WORK INSTRUCTIONS:
Using the material below, print the line that contains "Write part 4", the line that contains "the vase-shaped splat", and every line in between, exactly and nothing else.

MATERIAL SUPPLIED:
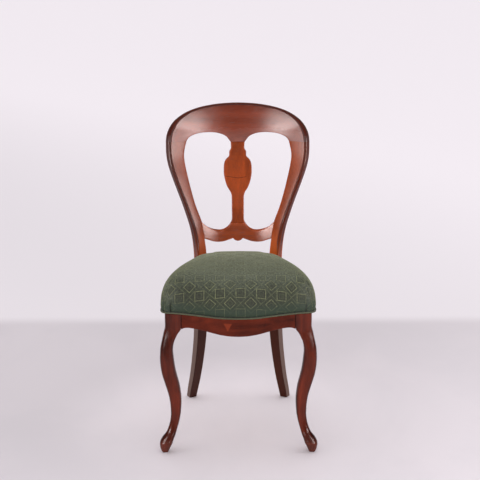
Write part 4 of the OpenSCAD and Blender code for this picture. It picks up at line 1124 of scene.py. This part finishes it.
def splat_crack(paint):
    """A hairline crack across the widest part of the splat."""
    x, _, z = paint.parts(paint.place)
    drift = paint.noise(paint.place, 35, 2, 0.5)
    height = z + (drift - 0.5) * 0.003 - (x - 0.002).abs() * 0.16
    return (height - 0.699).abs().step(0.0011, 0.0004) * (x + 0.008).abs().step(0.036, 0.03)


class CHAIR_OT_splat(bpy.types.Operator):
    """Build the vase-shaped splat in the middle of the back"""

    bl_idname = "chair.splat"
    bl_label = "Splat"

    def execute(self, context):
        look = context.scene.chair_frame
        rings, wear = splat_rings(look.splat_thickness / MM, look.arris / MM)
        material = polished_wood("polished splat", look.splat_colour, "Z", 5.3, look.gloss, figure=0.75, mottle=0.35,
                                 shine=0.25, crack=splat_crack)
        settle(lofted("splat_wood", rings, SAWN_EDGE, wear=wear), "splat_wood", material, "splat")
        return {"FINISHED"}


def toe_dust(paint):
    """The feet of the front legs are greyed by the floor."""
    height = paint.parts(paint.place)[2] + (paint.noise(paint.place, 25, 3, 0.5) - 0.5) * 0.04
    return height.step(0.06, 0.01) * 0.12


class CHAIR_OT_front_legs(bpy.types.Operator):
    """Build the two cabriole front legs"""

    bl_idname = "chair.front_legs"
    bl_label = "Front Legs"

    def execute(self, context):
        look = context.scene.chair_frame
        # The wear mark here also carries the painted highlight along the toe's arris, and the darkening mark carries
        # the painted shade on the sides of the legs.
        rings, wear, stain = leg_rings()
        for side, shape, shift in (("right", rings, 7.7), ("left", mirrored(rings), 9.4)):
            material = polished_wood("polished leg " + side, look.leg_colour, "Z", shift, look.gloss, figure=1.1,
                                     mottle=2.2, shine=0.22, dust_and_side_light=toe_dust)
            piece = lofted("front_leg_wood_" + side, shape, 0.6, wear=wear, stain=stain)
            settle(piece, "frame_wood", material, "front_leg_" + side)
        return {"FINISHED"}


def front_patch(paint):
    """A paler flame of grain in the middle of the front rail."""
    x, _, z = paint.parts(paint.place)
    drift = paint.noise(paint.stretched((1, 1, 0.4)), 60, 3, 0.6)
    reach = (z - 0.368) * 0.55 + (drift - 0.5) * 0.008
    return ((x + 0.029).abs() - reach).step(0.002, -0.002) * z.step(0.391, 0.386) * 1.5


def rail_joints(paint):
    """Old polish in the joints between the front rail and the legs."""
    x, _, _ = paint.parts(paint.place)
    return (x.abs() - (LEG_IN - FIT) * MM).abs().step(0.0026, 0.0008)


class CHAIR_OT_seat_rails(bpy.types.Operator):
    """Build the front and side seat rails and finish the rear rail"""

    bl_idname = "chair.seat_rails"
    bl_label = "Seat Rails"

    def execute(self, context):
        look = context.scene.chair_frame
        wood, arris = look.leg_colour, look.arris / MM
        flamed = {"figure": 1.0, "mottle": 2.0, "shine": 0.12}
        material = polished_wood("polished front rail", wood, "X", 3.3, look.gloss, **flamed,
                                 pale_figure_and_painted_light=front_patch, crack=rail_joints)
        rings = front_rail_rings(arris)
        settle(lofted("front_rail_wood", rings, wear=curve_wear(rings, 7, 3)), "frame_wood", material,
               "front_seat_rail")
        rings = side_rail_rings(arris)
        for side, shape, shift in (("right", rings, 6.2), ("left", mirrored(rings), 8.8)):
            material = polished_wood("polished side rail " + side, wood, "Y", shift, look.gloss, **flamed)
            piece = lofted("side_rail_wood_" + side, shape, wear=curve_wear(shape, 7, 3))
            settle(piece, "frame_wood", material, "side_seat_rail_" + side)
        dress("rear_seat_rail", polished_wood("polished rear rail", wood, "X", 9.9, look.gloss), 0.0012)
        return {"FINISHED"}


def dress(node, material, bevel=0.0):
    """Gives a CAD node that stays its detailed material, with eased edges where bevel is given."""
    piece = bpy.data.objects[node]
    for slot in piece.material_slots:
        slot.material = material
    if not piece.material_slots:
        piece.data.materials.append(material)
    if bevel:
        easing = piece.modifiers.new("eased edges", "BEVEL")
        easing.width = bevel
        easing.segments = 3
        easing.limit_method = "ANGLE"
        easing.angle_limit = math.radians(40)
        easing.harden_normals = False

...

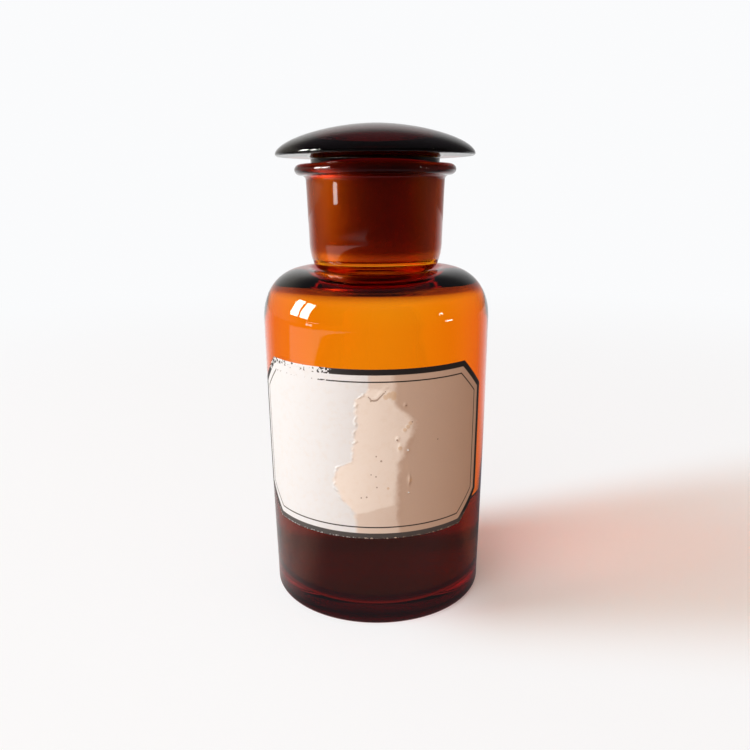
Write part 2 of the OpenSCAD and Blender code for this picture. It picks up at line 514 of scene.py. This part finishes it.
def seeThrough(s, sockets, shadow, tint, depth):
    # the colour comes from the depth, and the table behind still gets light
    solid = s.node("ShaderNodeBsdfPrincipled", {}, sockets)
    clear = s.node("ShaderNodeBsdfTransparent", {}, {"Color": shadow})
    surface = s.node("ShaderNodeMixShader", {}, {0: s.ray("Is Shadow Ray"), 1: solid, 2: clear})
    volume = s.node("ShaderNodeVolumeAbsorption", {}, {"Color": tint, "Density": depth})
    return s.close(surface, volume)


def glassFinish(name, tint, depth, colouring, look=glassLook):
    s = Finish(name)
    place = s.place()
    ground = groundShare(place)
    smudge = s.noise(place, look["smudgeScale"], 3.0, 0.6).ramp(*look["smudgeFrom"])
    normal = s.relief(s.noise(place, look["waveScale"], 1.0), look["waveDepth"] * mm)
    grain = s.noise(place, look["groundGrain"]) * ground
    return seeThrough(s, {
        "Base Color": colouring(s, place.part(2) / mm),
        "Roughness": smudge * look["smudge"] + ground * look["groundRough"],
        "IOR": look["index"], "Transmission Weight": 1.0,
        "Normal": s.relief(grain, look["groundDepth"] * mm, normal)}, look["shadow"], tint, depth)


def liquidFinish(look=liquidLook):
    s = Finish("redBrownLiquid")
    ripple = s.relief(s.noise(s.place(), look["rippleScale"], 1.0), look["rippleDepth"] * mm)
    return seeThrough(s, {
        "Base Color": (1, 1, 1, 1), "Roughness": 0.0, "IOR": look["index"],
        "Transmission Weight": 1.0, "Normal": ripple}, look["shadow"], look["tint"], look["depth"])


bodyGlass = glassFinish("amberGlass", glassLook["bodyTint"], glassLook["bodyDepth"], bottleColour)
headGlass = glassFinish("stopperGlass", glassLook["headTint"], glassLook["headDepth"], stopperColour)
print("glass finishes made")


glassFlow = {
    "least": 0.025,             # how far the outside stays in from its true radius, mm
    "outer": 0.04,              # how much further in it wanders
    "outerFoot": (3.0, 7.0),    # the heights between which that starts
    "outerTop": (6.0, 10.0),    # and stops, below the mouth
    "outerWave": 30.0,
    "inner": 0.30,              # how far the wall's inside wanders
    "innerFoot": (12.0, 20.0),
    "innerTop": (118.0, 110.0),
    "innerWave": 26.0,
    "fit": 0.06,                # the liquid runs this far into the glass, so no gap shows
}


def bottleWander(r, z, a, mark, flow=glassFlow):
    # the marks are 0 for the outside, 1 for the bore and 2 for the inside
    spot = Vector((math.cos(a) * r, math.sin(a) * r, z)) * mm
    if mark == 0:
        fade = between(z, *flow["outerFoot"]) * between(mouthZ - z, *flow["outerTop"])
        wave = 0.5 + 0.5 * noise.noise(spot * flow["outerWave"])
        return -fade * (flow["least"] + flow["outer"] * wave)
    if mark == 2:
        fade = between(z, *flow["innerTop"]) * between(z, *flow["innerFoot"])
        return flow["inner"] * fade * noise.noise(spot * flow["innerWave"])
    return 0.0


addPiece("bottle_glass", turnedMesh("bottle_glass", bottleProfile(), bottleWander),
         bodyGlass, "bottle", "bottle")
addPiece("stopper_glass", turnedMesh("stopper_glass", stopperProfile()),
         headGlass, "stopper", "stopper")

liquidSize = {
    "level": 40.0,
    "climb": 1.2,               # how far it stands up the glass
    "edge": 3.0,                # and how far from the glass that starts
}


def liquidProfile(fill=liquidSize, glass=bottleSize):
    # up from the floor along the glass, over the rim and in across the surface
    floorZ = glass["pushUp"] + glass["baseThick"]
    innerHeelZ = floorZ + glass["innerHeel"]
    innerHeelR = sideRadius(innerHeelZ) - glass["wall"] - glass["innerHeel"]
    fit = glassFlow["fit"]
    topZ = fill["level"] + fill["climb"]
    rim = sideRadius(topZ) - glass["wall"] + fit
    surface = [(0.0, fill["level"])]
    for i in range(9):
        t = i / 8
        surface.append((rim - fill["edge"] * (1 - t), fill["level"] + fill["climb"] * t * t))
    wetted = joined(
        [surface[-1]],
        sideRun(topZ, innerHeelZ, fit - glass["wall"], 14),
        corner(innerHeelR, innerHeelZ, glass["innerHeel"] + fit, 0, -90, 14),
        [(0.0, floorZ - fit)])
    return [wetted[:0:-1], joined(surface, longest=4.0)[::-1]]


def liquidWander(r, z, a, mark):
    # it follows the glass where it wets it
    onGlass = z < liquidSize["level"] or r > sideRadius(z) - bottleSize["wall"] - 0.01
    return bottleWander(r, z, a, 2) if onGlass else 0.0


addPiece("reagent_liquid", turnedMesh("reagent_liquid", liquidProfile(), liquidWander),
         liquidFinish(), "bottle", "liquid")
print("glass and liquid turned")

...

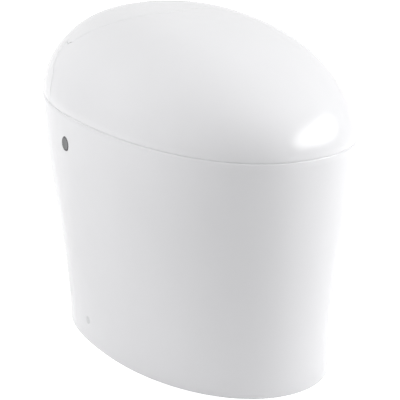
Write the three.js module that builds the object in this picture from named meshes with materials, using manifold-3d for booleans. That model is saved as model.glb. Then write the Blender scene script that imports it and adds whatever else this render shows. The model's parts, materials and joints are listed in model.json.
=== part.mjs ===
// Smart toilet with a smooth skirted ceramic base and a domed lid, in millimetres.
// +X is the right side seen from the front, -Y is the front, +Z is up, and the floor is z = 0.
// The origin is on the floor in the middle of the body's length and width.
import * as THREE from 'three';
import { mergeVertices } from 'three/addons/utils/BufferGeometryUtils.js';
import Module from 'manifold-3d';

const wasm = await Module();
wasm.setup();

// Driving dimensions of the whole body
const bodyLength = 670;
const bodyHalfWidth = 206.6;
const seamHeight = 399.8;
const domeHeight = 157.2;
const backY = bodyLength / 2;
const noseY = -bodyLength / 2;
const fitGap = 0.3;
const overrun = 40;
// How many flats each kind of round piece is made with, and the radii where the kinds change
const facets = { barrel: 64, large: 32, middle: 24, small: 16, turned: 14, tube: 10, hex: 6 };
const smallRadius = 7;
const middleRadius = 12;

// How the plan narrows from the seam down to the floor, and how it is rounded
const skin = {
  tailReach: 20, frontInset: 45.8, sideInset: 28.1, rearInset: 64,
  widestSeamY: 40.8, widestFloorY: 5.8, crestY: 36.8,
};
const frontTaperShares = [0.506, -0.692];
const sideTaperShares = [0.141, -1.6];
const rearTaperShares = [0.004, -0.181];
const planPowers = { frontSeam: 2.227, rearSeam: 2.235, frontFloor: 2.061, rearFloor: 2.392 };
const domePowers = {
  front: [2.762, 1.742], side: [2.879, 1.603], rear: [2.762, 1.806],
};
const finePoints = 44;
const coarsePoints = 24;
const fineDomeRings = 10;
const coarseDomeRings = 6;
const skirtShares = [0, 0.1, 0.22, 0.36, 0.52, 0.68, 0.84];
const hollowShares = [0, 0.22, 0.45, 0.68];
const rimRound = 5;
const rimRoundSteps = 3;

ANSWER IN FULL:
Write part 4 of the OpenSCAD and Blender code for this picture. It picks up at line 1124 of scene.py. This part finishes it.
def splat_crack(paint):
    """A hairline crack across the widest part of the splat."""
    x, _, z = paint.parts(paint.place)
    drift = paint.noise(paint.place, 35, 2, 0.5)
    height = z + (drift - 0.5) * 0.003 - (x - 0.002).abs() * 0.16
    return (height - 0.699).abs().step(0.0011, 0.0004) * (x + 0.008).abs().step(0.036, 0.03)


class CHAIR_OT_splat(bpy.types.Operator):
    """Build the vase-shaped splat in the middle of the back"""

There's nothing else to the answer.